Start Task inputs
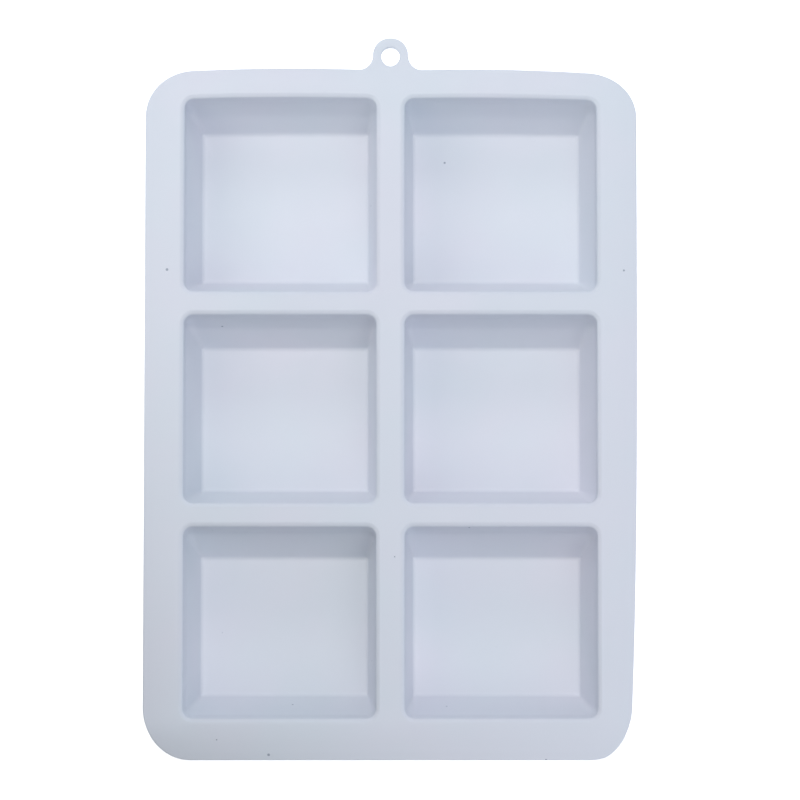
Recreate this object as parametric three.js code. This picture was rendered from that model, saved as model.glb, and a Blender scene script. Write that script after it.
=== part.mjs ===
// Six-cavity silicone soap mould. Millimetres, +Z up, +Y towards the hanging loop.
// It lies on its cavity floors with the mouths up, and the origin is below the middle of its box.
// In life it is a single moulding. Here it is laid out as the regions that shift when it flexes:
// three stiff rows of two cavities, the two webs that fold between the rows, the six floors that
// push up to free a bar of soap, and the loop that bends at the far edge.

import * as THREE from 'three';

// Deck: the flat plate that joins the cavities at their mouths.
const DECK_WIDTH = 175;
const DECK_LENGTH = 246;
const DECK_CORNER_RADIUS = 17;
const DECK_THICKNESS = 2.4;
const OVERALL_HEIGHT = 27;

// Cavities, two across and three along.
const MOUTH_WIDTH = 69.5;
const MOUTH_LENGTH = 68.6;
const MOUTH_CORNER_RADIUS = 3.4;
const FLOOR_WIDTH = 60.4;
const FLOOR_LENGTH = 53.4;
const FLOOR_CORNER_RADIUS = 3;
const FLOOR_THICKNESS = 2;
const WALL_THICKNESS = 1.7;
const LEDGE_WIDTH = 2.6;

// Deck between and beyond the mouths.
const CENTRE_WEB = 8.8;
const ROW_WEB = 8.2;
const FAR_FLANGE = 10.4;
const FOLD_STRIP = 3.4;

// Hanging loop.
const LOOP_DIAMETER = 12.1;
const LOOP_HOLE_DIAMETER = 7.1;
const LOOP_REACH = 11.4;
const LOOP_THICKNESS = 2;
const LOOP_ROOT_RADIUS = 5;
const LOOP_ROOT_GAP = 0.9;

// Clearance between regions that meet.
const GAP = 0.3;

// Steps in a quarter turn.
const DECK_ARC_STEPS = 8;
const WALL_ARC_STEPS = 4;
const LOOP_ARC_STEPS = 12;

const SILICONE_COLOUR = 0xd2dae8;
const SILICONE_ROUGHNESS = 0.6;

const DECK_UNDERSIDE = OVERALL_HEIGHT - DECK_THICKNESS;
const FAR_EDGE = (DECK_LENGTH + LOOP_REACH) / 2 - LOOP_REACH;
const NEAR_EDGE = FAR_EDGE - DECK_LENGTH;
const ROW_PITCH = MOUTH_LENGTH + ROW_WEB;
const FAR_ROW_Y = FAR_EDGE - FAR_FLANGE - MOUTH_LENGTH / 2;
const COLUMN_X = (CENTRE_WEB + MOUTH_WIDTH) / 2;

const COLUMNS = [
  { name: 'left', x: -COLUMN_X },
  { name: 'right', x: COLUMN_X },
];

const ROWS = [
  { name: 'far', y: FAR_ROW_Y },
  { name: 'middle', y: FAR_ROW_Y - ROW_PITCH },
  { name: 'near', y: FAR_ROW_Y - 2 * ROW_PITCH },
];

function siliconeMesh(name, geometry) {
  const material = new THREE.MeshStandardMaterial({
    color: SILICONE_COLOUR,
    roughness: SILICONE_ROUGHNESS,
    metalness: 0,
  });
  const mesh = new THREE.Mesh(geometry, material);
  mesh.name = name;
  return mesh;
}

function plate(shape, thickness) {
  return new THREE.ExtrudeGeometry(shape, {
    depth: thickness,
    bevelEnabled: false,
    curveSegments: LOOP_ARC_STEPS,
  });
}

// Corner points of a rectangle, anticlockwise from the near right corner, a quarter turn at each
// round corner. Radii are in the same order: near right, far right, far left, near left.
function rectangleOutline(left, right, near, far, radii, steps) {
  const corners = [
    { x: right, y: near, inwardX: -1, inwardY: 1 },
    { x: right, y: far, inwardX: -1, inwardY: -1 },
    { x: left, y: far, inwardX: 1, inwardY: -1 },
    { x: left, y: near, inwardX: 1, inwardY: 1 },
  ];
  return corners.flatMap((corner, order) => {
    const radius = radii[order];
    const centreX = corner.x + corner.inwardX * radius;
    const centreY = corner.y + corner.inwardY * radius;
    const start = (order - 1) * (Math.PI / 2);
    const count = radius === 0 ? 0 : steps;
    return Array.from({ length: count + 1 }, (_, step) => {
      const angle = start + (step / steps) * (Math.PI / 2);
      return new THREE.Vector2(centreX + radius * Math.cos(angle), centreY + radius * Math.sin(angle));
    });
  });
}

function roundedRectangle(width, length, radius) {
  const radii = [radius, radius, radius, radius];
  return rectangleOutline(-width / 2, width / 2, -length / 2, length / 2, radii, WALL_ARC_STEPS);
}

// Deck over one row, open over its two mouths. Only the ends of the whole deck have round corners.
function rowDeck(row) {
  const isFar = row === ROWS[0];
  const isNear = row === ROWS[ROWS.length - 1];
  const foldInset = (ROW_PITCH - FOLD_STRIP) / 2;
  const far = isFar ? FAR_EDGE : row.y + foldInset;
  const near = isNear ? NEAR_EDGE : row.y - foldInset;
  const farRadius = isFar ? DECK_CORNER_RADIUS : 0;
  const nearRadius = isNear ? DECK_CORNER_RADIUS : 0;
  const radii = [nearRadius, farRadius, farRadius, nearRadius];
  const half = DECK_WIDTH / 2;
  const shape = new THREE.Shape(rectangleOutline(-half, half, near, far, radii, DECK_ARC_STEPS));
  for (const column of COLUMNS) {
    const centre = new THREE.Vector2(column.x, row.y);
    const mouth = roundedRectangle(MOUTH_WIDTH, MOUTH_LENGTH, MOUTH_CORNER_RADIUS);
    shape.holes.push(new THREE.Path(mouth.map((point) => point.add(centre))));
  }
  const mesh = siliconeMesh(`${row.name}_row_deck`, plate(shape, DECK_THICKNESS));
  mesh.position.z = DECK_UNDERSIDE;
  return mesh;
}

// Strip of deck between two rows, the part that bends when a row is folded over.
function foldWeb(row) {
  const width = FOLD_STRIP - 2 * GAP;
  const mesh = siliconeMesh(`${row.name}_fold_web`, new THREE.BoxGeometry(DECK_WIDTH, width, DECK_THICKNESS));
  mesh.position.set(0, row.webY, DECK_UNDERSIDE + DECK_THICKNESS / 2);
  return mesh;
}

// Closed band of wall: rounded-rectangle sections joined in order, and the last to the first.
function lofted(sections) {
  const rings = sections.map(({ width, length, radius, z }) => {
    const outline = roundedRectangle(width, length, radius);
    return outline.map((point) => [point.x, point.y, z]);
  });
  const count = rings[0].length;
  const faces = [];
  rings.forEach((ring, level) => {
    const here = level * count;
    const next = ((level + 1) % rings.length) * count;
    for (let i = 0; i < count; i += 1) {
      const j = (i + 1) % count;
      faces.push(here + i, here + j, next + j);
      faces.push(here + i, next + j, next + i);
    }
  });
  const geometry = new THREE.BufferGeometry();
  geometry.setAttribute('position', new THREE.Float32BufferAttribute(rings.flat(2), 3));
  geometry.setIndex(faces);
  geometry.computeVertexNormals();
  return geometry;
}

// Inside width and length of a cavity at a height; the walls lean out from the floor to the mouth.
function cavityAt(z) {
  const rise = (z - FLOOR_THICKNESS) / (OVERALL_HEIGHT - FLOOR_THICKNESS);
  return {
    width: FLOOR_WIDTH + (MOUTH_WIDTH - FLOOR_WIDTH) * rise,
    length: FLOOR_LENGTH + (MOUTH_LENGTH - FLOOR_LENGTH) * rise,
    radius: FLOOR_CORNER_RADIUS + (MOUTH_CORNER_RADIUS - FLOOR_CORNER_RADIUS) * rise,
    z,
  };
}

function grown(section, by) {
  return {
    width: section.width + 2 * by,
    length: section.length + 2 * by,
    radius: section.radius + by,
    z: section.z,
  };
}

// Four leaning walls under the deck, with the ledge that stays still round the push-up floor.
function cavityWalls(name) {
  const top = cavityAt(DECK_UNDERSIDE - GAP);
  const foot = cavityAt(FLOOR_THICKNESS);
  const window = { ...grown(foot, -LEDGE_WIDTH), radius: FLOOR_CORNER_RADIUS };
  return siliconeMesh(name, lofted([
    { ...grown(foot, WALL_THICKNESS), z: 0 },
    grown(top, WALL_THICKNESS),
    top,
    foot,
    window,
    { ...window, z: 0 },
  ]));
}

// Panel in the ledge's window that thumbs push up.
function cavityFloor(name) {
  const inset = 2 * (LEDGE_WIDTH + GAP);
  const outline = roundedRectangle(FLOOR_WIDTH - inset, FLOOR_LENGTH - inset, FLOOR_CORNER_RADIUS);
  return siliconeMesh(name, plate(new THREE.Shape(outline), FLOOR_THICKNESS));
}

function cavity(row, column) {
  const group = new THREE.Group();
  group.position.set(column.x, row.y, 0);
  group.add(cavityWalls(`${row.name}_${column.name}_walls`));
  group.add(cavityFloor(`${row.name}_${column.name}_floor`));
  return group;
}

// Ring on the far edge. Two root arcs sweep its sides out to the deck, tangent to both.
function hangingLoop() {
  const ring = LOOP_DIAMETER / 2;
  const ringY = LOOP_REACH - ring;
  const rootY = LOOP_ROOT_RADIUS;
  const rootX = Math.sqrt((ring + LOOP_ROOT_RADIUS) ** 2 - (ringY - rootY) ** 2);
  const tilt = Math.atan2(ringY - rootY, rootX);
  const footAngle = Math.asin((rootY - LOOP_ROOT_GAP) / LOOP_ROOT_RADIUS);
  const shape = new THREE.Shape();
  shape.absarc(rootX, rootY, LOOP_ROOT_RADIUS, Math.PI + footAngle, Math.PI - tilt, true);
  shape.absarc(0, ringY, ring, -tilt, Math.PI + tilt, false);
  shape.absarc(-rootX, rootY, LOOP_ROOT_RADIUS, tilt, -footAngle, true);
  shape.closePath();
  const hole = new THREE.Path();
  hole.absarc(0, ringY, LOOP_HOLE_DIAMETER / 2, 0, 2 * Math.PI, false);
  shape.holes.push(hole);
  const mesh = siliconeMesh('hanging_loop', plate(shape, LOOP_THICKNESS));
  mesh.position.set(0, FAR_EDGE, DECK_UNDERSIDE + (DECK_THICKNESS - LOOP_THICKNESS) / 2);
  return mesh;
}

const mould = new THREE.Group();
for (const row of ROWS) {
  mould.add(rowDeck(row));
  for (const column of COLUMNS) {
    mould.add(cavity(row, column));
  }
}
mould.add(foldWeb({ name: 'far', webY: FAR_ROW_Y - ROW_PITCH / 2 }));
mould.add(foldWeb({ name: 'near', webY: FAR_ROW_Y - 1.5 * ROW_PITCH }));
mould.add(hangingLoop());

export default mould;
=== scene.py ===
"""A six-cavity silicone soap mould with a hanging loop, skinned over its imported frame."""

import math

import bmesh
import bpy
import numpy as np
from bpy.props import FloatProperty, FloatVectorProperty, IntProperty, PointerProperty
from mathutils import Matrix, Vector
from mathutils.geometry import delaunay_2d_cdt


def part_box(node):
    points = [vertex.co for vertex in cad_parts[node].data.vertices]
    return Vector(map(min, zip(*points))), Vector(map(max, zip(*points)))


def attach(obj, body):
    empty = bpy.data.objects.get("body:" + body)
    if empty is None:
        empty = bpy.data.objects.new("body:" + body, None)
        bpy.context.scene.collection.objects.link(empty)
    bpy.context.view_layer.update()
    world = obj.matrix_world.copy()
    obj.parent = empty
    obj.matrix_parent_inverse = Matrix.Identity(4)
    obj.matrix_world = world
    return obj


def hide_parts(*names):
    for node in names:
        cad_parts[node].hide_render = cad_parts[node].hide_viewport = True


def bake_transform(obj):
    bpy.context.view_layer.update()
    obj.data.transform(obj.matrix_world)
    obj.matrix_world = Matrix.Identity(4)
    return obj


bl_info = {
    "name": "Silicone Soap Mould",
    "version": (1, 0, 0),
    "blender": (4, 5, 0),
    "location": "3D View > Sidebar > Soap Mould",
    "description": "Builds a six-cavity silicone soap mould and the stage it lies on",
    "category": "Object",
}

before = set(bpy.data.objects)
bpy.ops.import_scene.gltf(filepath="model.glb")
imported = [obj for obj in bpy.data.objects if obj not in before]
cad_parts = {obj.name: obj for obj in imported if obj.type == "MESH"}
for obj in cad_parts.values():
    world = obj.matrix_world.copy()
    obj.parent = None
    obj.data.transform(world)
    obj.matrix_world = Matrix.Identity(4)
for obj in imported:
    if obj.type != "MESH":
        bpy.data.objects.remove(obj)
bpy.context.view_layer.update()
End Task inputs
Start Task inputs
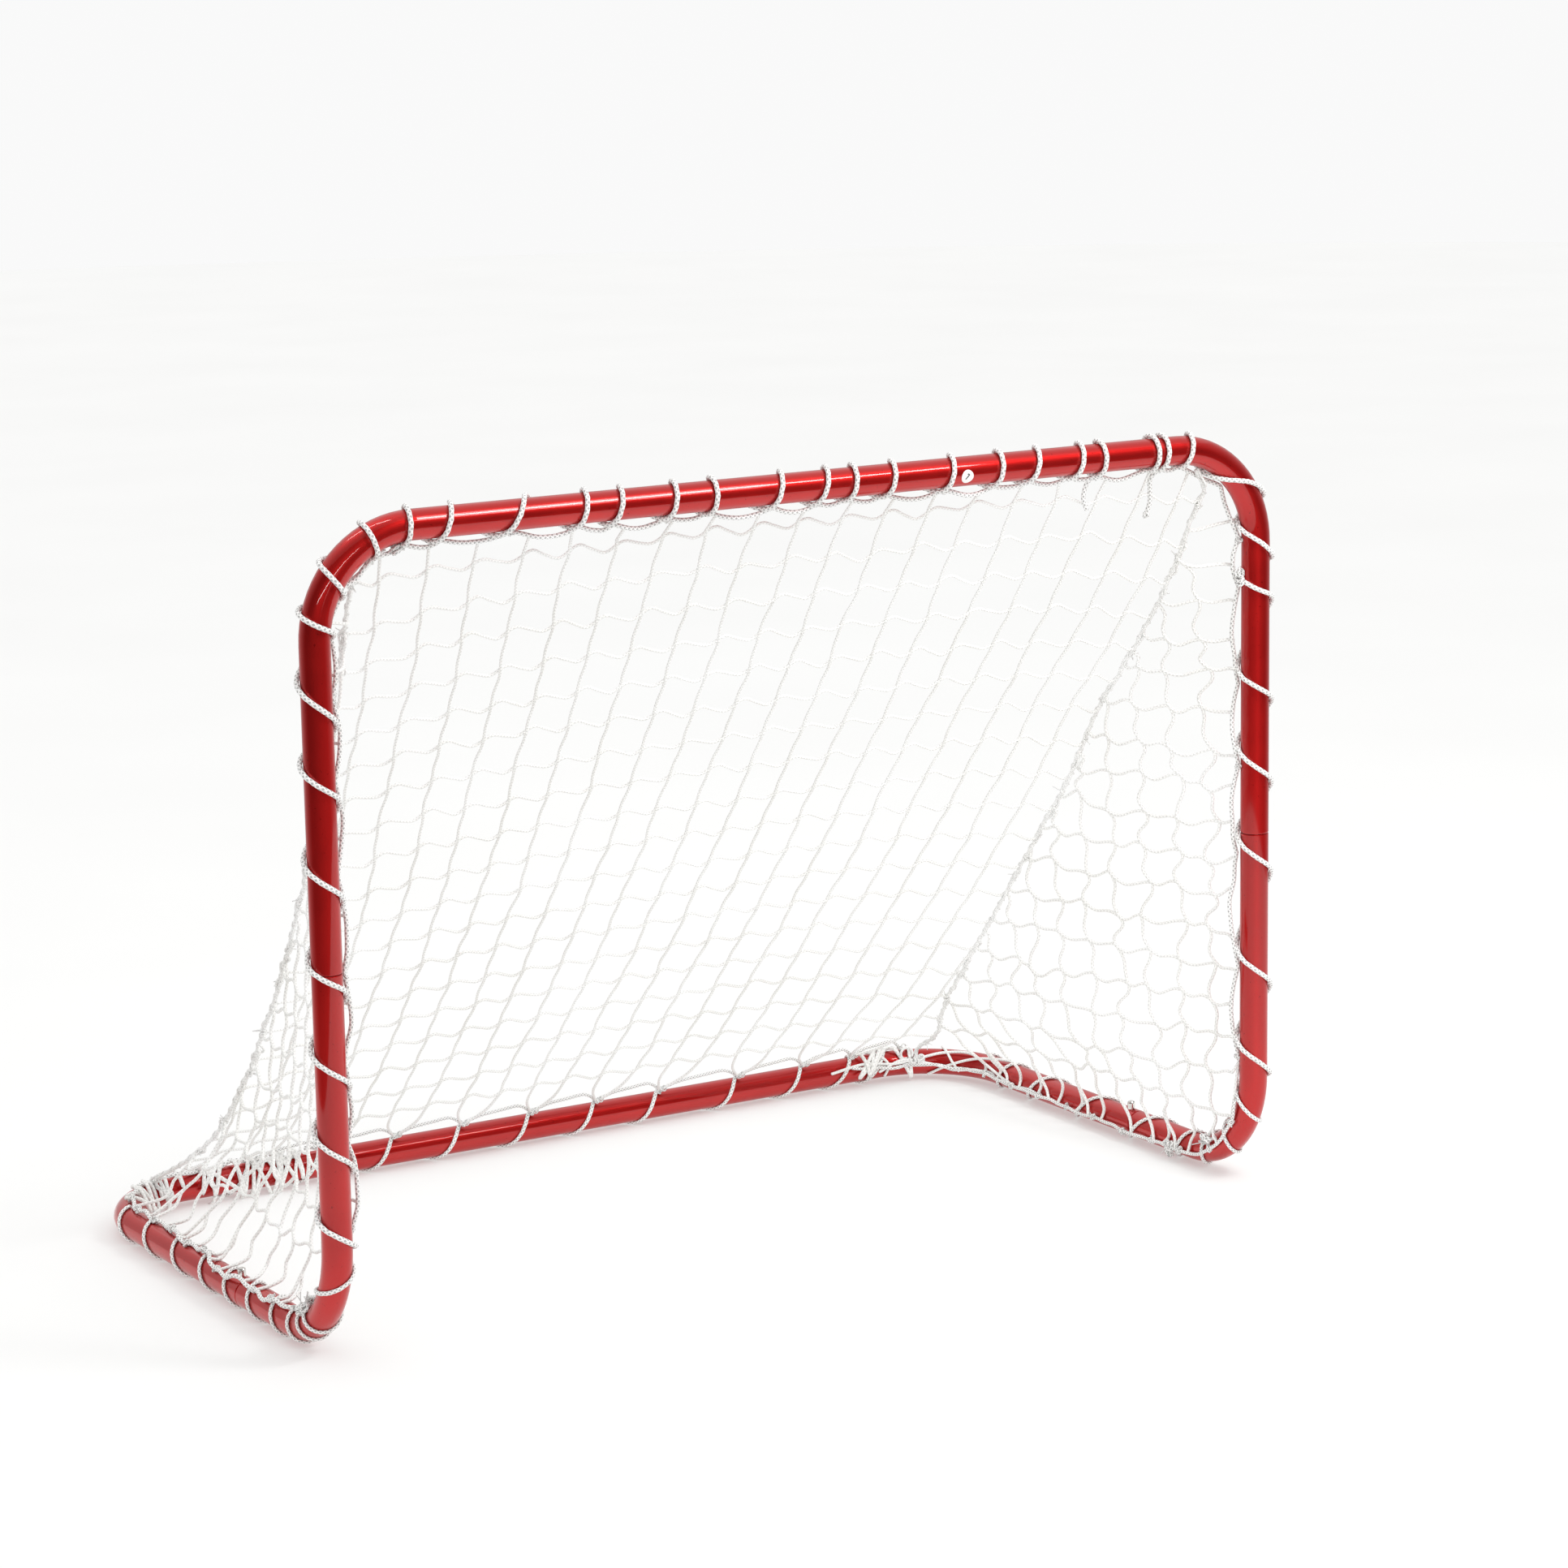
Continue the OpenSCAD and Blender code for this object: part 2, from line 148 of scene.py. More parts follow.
End Task inputs
- _Instruction_
Please return, exactly as they appear, the lines starting at the one that contains "const mould = new THREE.Group();" and ending at the one that contains "before = set(bpy.data.objects)".

- _Reply_
const mould = new THREE.Group();
for (const row of ROWS) {
  mould.add(rowDeck(row));
  for (const column of COLUMNS) {
    mould.add(cavity(row, column));
  }
}
mould.add(foldWeb({ name: 'far', webY: FAR_ROW_Y - ROW_PITCH / 2 }));
mould.add(foldWeb({ name: 'near', webY: FAR_ROW_Y - 1.5 * ROW_PITCH }));
mould.add(hangingLoop());

export default mould;
=== scene.py ===
"""A six-cavity silicone soap mould with a hanging loop, skinned over its imported frame."""

import math

import bmesh
import bpy
import numpy as np
from bpy.props import FloatProperty, FloatVectorProperty, IntProperty, PointerProperty
from mathutils import Matrix, Vector
from mathutils.geometry import delaunay_2d_cdt


def part_box(node):
    points = [vertex.co for vertex in cad_parts[node].data.vertices]
    return Vector(map(min, zip(*points))), Vector(map(max, zip(*points)))


def attach(obj, body):
    empty = bpy.data.objects.get("body:" + body)
    if empty is None:
        empty = bpy.data.objects.new("body:" + body, None)
        bpy.context.scene.collection.objects.link(empty)
    bpy.context.view_layer.update()
    world = obj.matrix_world.copy()
    obj.parent = empty
    obj.matrix_parent_inverse = Matrix.Identity(4)
    obj.matrix_world = world
    return obj


def hide_parts(*names):
    for node in names:
        cad_parts[node].hide_render = cad_parts[node].hide_viewport = True


def bake_transform(obj):
    bpy.context.view_layer.update()
    obj.data.transform(obj.matrix_world)
    obj.matrix_world = Matrix.Identity(4)
    return obj


bl_info = {
    "name": "Silicone Soap Mould",
    "version": (1, 0, 0),
    "blender": (4, 5, 0),
    "location": "3D View > Sidebar > Soap Mould",
    "description": "Builds a six-cavity silicone soap mould and the stage it lies on",
    "category": "Object",
}

before = set(bpy.data.objects)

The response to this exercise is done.